Visual Process Mapping: Rethinking Workflows with a Pencil

Organizations often need to understand, analyze and improve their processes. Different departments must then form a common picture in process optimization workshops: Where does our process begin and where does it end? What are secondary processes and interfaces? How deep do we have to go into the details? In this post,  bikablo explores how to find a common language for this.

by Frank Wesseler and Andrea Wendt


“What do these boxes and arrows have to do with me?”

There are established techniques, codes and presentation forms for process documentation. They work for process experts, e.g. Lean Six Sigma consultants. For everyone else who has the knowledge for change inside them, such diagrams are often an incomprehensible “visual foreign language”. They lack emotion, dynamics and clarity. And they are created on the computer, not in dialog.

Data flow diagrams are exact, but not very descriptive. Anyone who has not mastered this secret language will be at a loss.

In the process workshop, it is crucial that everyone involved opens up and shares their daily experiences. However, crucial information is often only exchanged behind closed doors during coffee breaks. Even those who did not participate in the workshop later find it difficult to understand and identify with a digitally created process map. No one has the desire to look at it closely and think about it further, “What do these boxes and arrows have to do with me?”

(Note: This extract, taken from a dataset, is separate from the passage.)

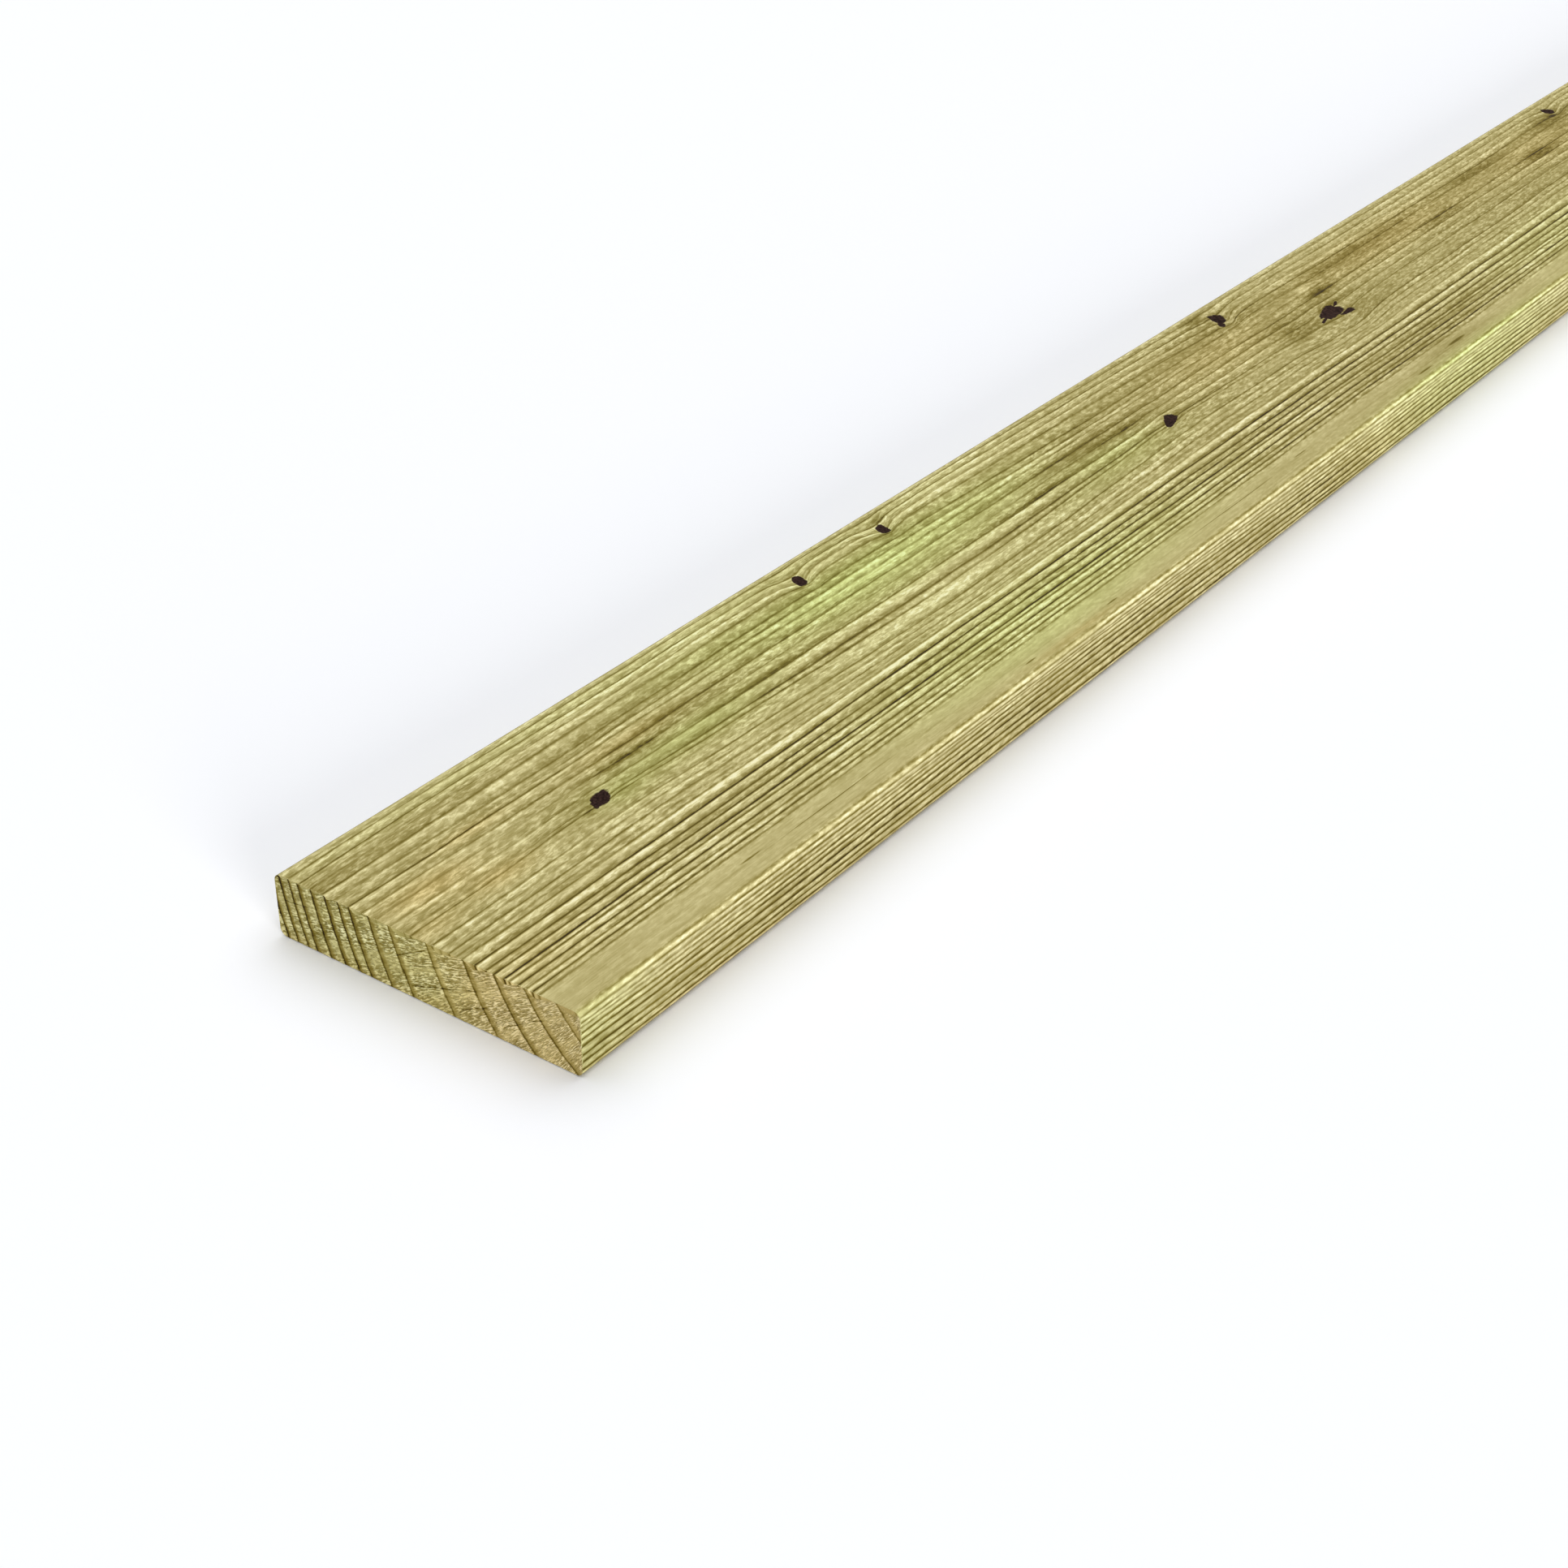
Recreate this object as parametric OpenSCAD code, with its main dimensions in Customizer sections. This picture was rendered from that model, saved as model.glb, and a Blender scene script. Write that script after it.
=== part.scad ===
// Plain decking board of planed softwood.
// One piece of stock: planed on both faces and both edges, its four long
// edges eased to a small radius, and its two ends cut square.
// Millimetres. X runs along the board, Y across it and Z up.
// The origin is the centre of the underside.

/* [Stock] */
// Length between the two sawn ends
board_length = 1800; // [300:100:6000]
// Finished width over the two planed edges
board_width = 144; // [70:1:245]
// Finished thickness from the underside to the walking face
board_thickness = 27; // [18:1:45]

/* [Eased edges] */
// Radius planed on the two long edges of the walking face
walking_edge_radius = 3; // [0.5:0.5:8]
// Radius planed on the two long edges of the underside
under_edge_radius = 3; // [0.5:0.5:8]

/* [Hidden] */

// Treated pine: pale yellow with a green cast
treated_pine = [0.71, 0.68, 0.44];

// The edge cutter's run beyond the faces that it eases
cutter_overrun = 1;

// Circle segments on the eased edges
$fn = 64;

// What the cutter takes off a sharp corner at the origin, whose faces run
// along +X and +Y: the corner square less the quarter round that it leaves.
module corner_waste(radius) {
    difference() {
        translate([-cutter_overrun, -cutter_overrun])
            square(radius + cutter_overrun);
        translate([radius, radius])
            circle(r = radius);
    }
}

// The waste of both long edges of one face, at the two sides of the section
module face_waste(radius) {
    for (side = [0, 1])
        mirror([side, 0])
            translate([-board_width / 2, 0])
                corner_waste(radius);
}

// Cross-section, centred on the width and standing on the underside:
// Y of the board is across and Z of the board is up.
module section() {
    difference() {
        translate([-board_width / 2, 0])
            square([board_width, board_thickness]);
        face_waste(under_edge_radius);
        translate([0, board_thickness])
            mirror([0, 1])
                face_waste(walking_edge_radius);
    }
}

// The section run along X and cut square at both ends
module board() {
    color(treated_pine)
        translate([-board_length / 2, 0, 0])
            rotate([90, 0, 90])
                linear_extrude(height = board_length)
                    section();
}

board();
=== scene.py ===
# %% [markdown]
# # A treated softwood decking board
# One planed board of pressure-treated pine, 27 mm thick, with its four long arrises eased.
# The construction model already gives its true size. This lesson dresses it: the rings, the
# knots and the fibres of the wood, the green-brown tint of the treatment, and the sawn ends.
# Everything is worked out from the model's own sizes, so the cells can be read from top to end.

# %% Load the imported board
import math

import bpy
import numpy as np
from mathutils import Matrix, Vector


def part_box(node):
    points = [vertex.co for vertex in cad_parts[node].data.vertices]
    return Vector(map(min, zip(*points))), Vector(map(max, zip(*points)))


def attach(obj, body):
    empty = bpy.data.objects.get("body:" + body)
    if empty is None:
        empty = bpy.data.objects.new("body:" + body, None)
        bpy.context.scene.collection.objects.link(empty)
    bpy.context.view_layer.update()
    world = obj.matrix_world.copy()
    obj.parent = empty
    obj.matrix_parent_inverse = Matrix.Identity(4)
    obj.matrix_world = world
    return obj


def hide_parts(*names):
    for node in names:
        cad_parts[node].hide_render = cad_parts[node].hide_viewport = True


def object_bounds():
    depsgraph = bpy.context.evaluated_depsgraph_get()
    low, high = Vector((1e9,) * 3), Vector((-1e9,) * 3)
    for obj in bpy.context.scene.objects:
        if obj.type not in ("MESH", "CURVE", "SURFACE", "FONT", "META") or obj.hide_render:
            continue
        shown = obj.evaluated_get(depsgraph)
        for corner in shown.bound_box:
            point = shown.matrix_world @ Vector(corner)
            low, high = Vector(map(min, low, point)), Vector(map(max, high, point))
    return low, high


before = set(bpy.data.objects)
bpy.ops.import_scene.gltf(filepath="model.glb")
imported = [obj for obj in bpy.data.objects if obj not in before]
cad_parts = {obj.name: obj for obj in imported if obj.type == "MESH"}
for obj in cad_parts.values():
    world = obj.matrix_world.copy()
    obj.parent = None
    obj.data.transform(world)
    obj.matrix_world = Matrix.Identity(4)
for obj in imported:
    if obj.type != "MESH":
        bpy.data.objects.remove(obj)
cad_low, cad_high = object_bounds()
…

How do you encourage stakeholders to participate and be creative?

According to neurobiologist Gerald Hüther, logical thinking alone is not enough to understand complex relationships and make wise decisions. We need a unity of thinking, feeling and acting; rationality and emotionality; spirit, soul and body. “There is no problem that can’t be helped with a picture,” says visualization author Dan Roam (“Explained on a Napkin”). And so, at bikablo, we have developed techniques, methodological approaches, and a visual vocabulary that makes designing workflows an exciting, joyful, creative, and insightful learning journey – with pen in hand, of course!

In bikablo’s Visual Process Mapping training (part of the Visual Facilitator Curriculum), people involved in processes learn to rethink and visualize workflows. With the help of a quick and applicable drawing technique (“bikablo quick and dirty”) we establish immediate relevance and visualize concrete problems. For this purpose, we convey success factors for different process levels and reflect on the resulting visualizations in the learning group.